A l’instar de ce dernier, Truong My Lan a bâti un empire de tromperies financières d’une ampleur titanesque, orchestré non pas dans les arcanes de Wall Street mais au cœur de Ho Chi Minh-Ville. Sa méthode diffère dans les modalités, mais rivalise dans la démesure et la duplicité.
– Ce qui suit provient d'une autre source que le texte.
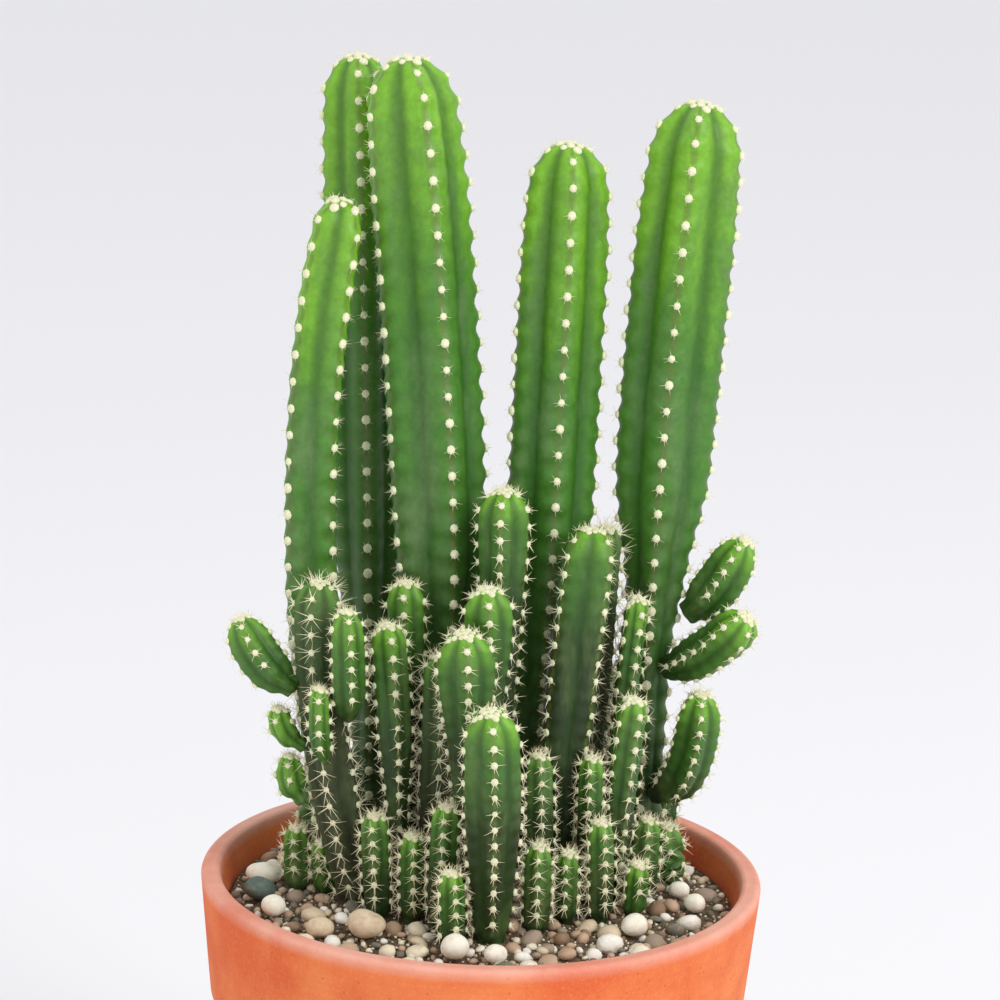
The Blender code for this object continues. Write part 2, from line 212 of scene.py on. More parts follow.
def merged_copy(node):
    """The node's mesh as a bmesh with its loose triangles joined up again."""
    cage = bmesh.new()
    cage.from_mesh(frame["nodes"][node].data)
    bmesh.ops.remove_doubles(cage, verts=cage.verts[:], dist=CAD_MERGE)
    cage.verts.index_update()
    return cage


def read_rings(node):
    """Lists of points, one list a ring, from the crown's pole down to the foot's."""
    cage = merged_copy(node)
    most = max(len(v.link_edges) for v in cage.verts)
    level = [max((v for v in cage.verts if len(v.link_edges) == most), key=lambda v: v.co.z)]
    seen = set(level)
    rings = []
    while level:
        rings.append([v.co.copy() for v in level])
        below = {e.other_vert(v) for v in level for e in v.link_edges} - seen
        level = sorted(below, key=lambda v: v.index)
        seen.update(level)
    cage.free()
    return rings


def read_stem(node):
    """Centre points, crest radii and crest directions from crown to foot, and the rib count."""
    rings = read_rings(node)
    centres = [sum(ring, Vector()) / len(ring) for ring in rings]
    body = rings[1:-1]
    reaches = [max((p - c).length for p in ring) for ring, c in zip(body, centres[1:])]
    crest = Vector((0.0, -1.0, 0.0))
    crests = []
    for ring, centre, reach in zip(body, centres[1:], reaches):
        arms = [(p - centre).normalized() for p in ring if (p - centre).length > CREST_SHARE * reach]
        crest = max(arms, key=crest.dot)
        crests.append(crest)
    points_a_rib = 4 if len(body[0]) > SMALL_RING else 2
    return centres, reaches, crests, len(body[0]) // points_a_rib


for name in stem_names[:3]:
    centres, reaches, crests, ribs = read_stem(name)
    print(name, ribs, "ribs", len(centres), "stations", round(max(reaches) / MM, 2), "mm")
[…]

Longtemps perçue comme une figure respectable du capitalisme vietnamien florissant, magnifiée dans les sphères de l’immobilier de luxe et de la haute finance, Truong My Lan s’est révélée être l’architecte d’un système sophistiqué de prédation économique. Elle a, durant plus d’une décennie, pillé les fonds de la Saigon Commercial Bank (SCB), établissement dont elle contrôlait plus de 90 % du capital à travers un maillage d’hommes de paille, de sociétés écrans et de complicités internes.
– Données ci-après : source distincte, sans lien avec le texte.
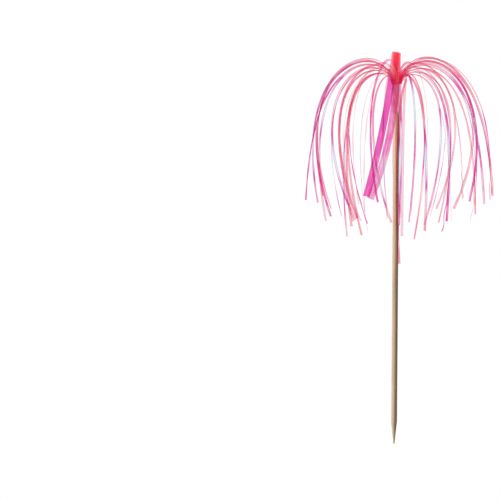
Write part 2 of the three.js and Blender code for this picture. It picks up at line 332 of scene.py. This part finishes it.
def streamer_route(roll, index):
    """Sections of one streamer from root to tip."""
    s = roll.streamers
    share = index / (len(roll.roots) - 1)
    heading = roll.start + roll.roots[index] % (2 * math.pi)
    lane = roll.lanes[index]
    length = s.length - s.outer_loss * share + s.uneven * scatter(index, Quality.LENGTH)
    arch = mix(s.arch_inner, s.arch_outer, share**s.arch_shrink)
    arch *= 1 + s.arch_variation * scatter(index, Quality.ARCH)
    lean = mix(s.root_inner, s.root_outer, share)
    fall = mix(s.fall_inner, s.fall_outer, share)
    fall += s.fall_variation * scatter(index, Quality.FALL)
    tip = s.tip + s.tip_variation * scatter(index, Quality.TIP)
    twisted = scatter(index, Quality.TWIST)
    twist = math.copysign(s.twist * mix(s.twist_least, 1.0, abs(twisted)), twisted)
    stray = index in roll.strays
    if stray:
        _, arch_share, turn_back = STRAYS[roll.strays.index(index)]
        arch *= arch_share
        twist = math.radians(turn_back)
    flutter_phase = math.pi * scatter(index, Quality.FLUTTER_PHASE)
    flutter_share = s.flutter_variation * scatter(index, Quality.FLUTTER_LENGTH)
    flutter_length = s.flutter_length * (1 + flutter_share)
    crinkle = s.crinkle * max(0.0, scatter(index, Quality.CRINKLE)) ** 3  # few have much of it
    crinkle_phase = math.pi * scatter(index, Quality.CRINKLE_PHASE)
    crinkle_share = s.crinkle_variation * scatter(index, Quality.CRINKLE_LENGTH)
    crinkle_length = s.crinkle_length * (1 + crinkle_share)
    curl = s.width / max(s.cup, LEAST_CUP)

    def slope(at):
        bend = lean * (1 - math.exp(-at / s.root_bend))
        over = (fall - lean) * (1 - math.exp(-((at / arch) ** s.arch_exponent)))
        return bend + over + (tip - fall) * at / length

    def aim(at):
        late = (at / s.stray_lane) ** 2 if stray else at / s.lane
        return heading + (lane - heading) * (1 - math.exp(-late))

    radius = roll.radius(roll.roots[index])
    point = Vector((radius * math.cos(heading), radius * math.sin(heading), roll.top))
    sections = []
    for k in range(s.steps + 1):
        at = length * (k / s.steps) ** s.step_exponent
        tangent = direction(slope(at), aim(at))
        level = Vector((-math.sin(aim(at)), math.cos(aim(at)), 0))
        loose = min(1.0, at / (s.flutter_start * length))
        rocking = math.sin(2 * math.pi * at / flutter_length + flutter_phase)
        turned = twist * (1 - math.exp(-((at / s.twist_length) ** 2)))
        turned += s.flutter * loose * rocking
        across = Matrix.Rotation(turned, 3, tangent) @ level
        normal = across.cross(tangent)
        wave = math.sin(2 * math.pi * at / crinkle_length + crinkle_phase)
        shift = crinkle * (at / length) ** 8 * wave  # the power keeps it near the tip
        sections.append(Section(point + shift * normal, across, normal, at / length, curl))
        if k < s.steps:
            stride = (length * ((k + 1) / s.steps) ** s.step_exponent - at) / STRIDES
            for i in range(STRIDES):
                middle = at + (i + 0.5) * stride
                point = point + stride * direction(slope(middle), aim(middle))
    return sections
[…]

Par un jeu complexe de prêts fictifs, d’obligations frauduleuses et de manipulations comptables, elle est parvenue à détourner environ 27 milliards de dollars. Un montant astronomique qui place son dossier au rang des plus grandes escroqueries financières de l’histoire contemporaine de l’Asie.
En avril dernier, un tribunal de Ho Chi Minh-Ville l’a condamnée à la peine capitale pour ce gigantesque détournement de fonds. À cette sentence s’ajoute une peine de trente années de réclusion pour blanchiment aggravé, dans le cadre d’une autre branche de l’affaire.
Mais alors que nombre de ses compatriotes condamnés pour des montants bien moindres n’échappent pas à l’exécution, Mme Lan semble bénéficier d’un infléchissement providentiel du droit pénal.
Son avocat, Me Giang Hong Thanh, a annoncé cette semaine que la peine capitale serait commuée en réclusion criminelle à perpétuité, en application d’un récent amendement législatif. Ce texte prévoit que certains condamnés à mort peuvent obtenir une réduction de peine s’ils restituent une partie significative des fonds détournés. « Elle est très heureuse », a déclaré l’avocat à l’AFP, précisant qu’en remboursant les trois quarts des sommes en cause, sa cliente pourrait prétendre à une remise de peine supplémentaire.
Cette mansuétude relative n’en reste pas moins singulière dans un pays où la justice demeure réputée inflexible, notamment pour les crimes économiques. Le Vietnam, qui continue de pratiquer les exécutions capitales, envoie ainsi un signal ambigu : si la fermeté judiciaire est affichée dans la rhétorique officielle, la possibilité d’une clémence tarifée pour les fraudeurs les plus puissants ne manque pas de nourrir un sentiment d’injustice au sein de la population.
Le scandale Lan, par son ampleur et son retentissement, dépasse le cadre d’une simple affaire pénale. Il interroge la solidité des institutions financières vietnamiennes, la porosité entre les sphères politique et économique, et la faiblesse chronique des mécanismes de contrôle. Cette affaire met crûment en lumière les risques d’un capitalisme dérégulé où l’opacité des circuits financiers sert de paravent à une spoliation méthodique.
Derrière les chiffres vertigineux se dessine le visage d’un système d’impunité structurelle, où la réussite économique fulgurante, tant vantée dans les narratifs de croissance, repose parfois sur des fondations de sable. Truong My Lan n’est sans doute pas une anomalie, mais le produit d’un contexte où la fortune peut croître plus vite que la morale, et où l’enrichissement privé s’effectue au détriment du bien commun.
Ainsi, en échappant à la peine capitale, la Madoff du Vietnam entre dans l’histoire non comme une martyre de la rigueur judiciaire, mais comme le symbole d’un capitalisme sans conscience, où les voleurs de bœufs, pour reprendre l’adage, finissent parfois par échapper à la corde en restituant les œufs.